## Dataset
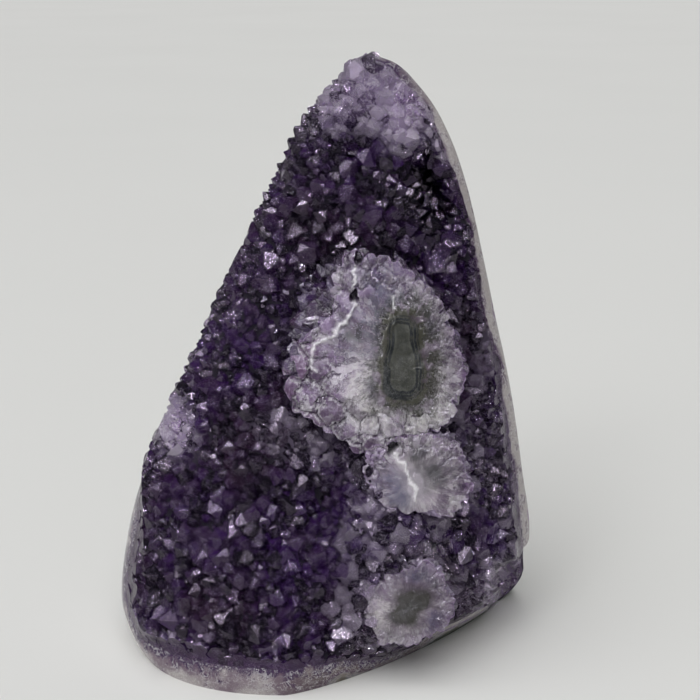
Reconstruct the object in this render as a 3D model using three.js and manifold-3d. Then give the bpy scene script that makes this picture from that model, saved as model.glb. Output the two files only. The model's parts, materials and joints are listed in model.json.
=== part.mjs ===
// A standing amethyst cluster, cut flat at its foot, in millimetres.
//
// One piece of geode wall: a smooth ground block of rock whose front is a druse of violet quartz
// points, with the stubs of three stalactites grown into it and ground across.
// Everything here grew together, so it is one closed solid.
//
// +Z is up, the druse faces -Y, and the origin is a point in the middle of the sawn foot.

import * as THREE from "three";
import { mergeVertices } from "three/addons/utils/BufferGeometryUtils.js";
import Module from "manifold-3d";

const wasm = await Module();
wasm.setup();

// ---------------------------------------------------------------- driving dimensions

const HEIGHT = 160; // from the sawn foot to the tip

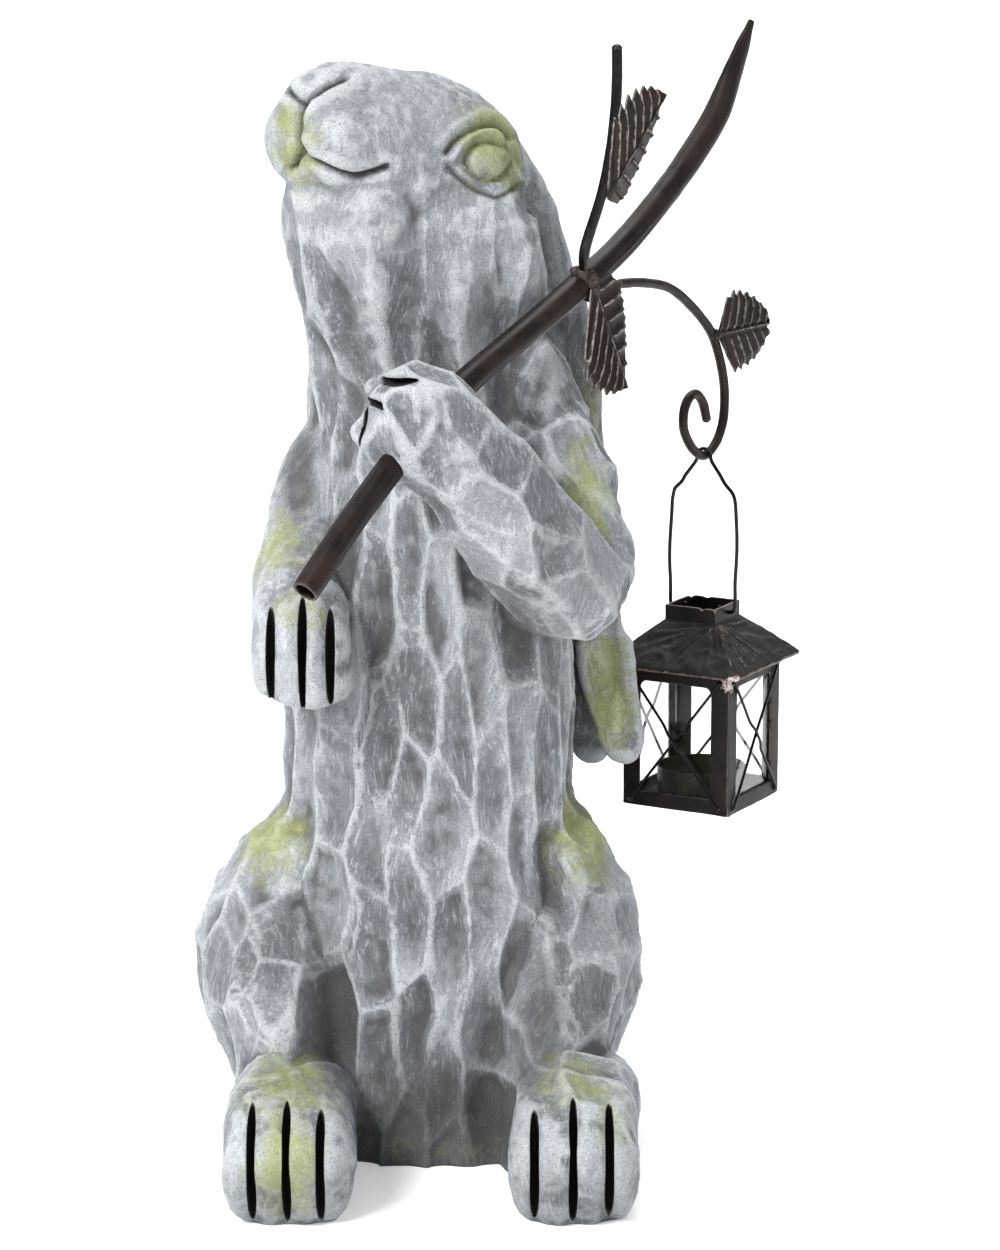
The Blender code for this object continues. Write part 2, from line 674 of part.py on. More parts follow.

## Problem to solve
Every entry should be printed again exactly as written.

## Completed task
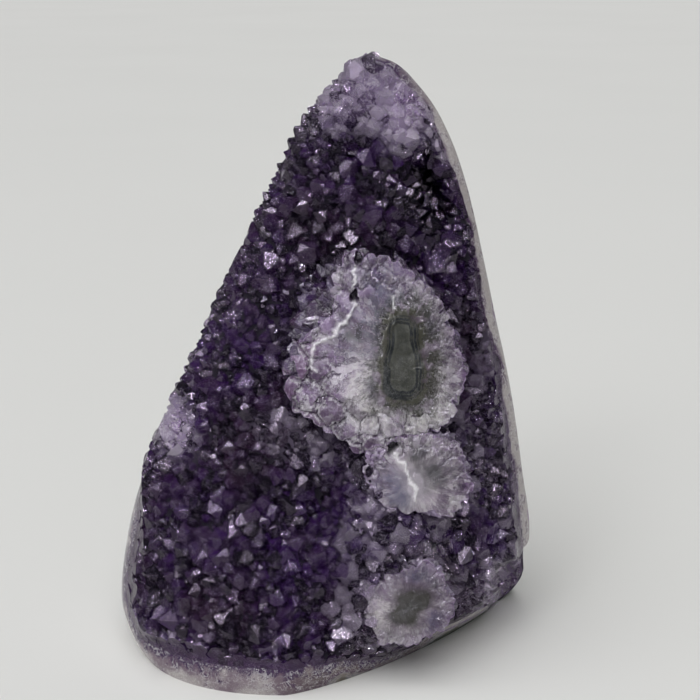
Reconstruct the object in this render as a 3D model using three.js and manifold-3d. Then give the bpy scene script that makes this picture from that model, saved as model.glb. Output the two files only. The model's parts, materials and joints are listed in model.json.
=== part.mjs ===
// A standing amethyst cluster, cut flat at its foot, in millimetres.
//
// One piece of geode wall: a smooth ground block of rock whose front is a druse of violet quartz
// points, with the stubs of three stalactites grown into it and ground across.
// Everything here grew together, so it is one closed solid.
//
// +Z is up, the druse faces -Y, and the origin is a point in the middle of the sawn foot.

import * as THREE from "three";
import { mergeVertices } from "three/addons/utils/BufferGeometryUtils.js";
import Module from "manifold-3d";

const wasm = await Module();
wasm.setup();

// ---------------------------------------------------------------- driving dimensions

const HEIGHT = 160; // from the sawn foot to the tip

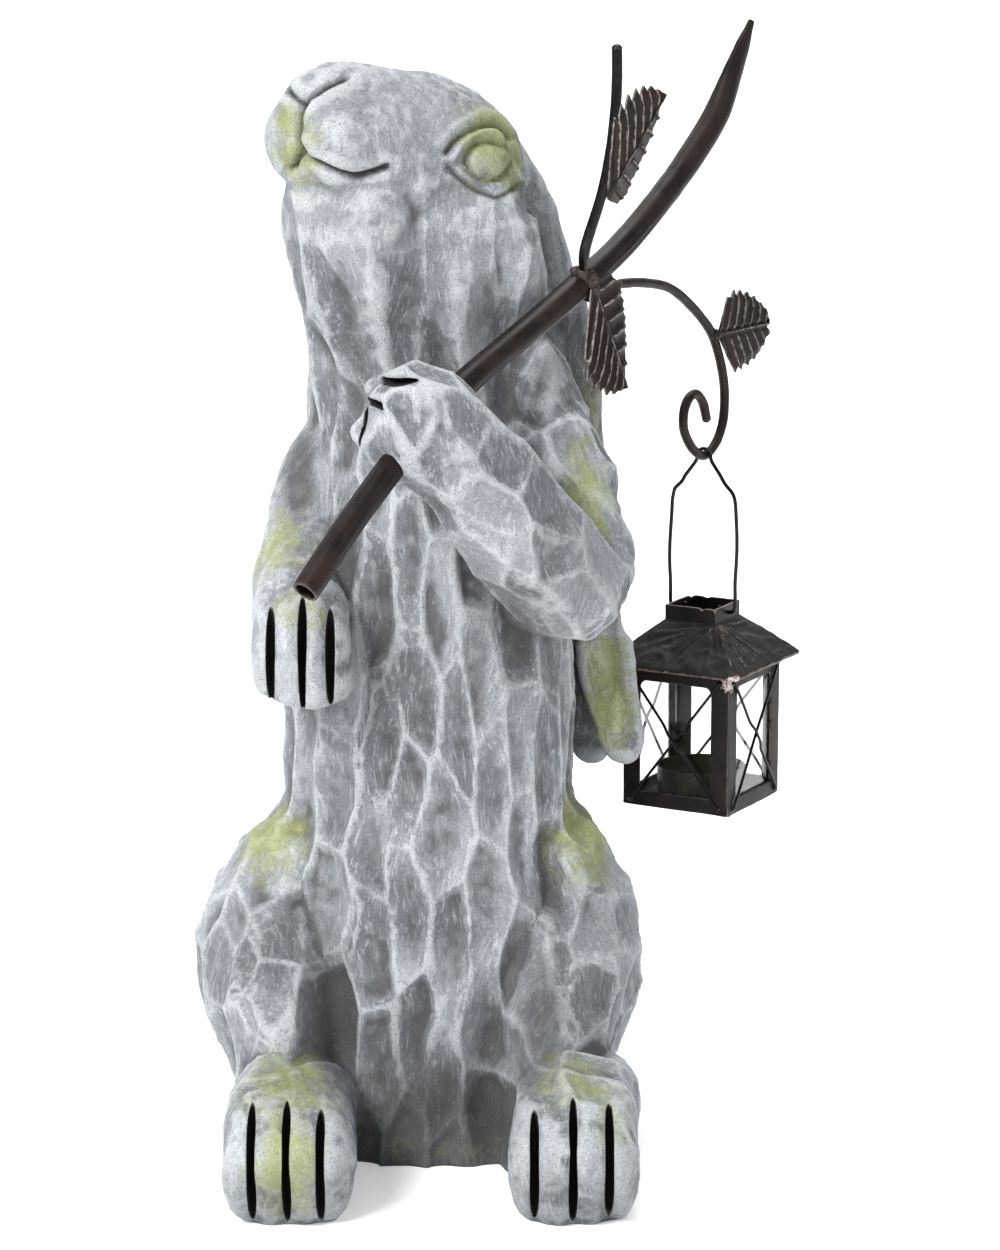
The Blender code for this object continues. Write part 2, from line 674 of part.py on. More parts follow.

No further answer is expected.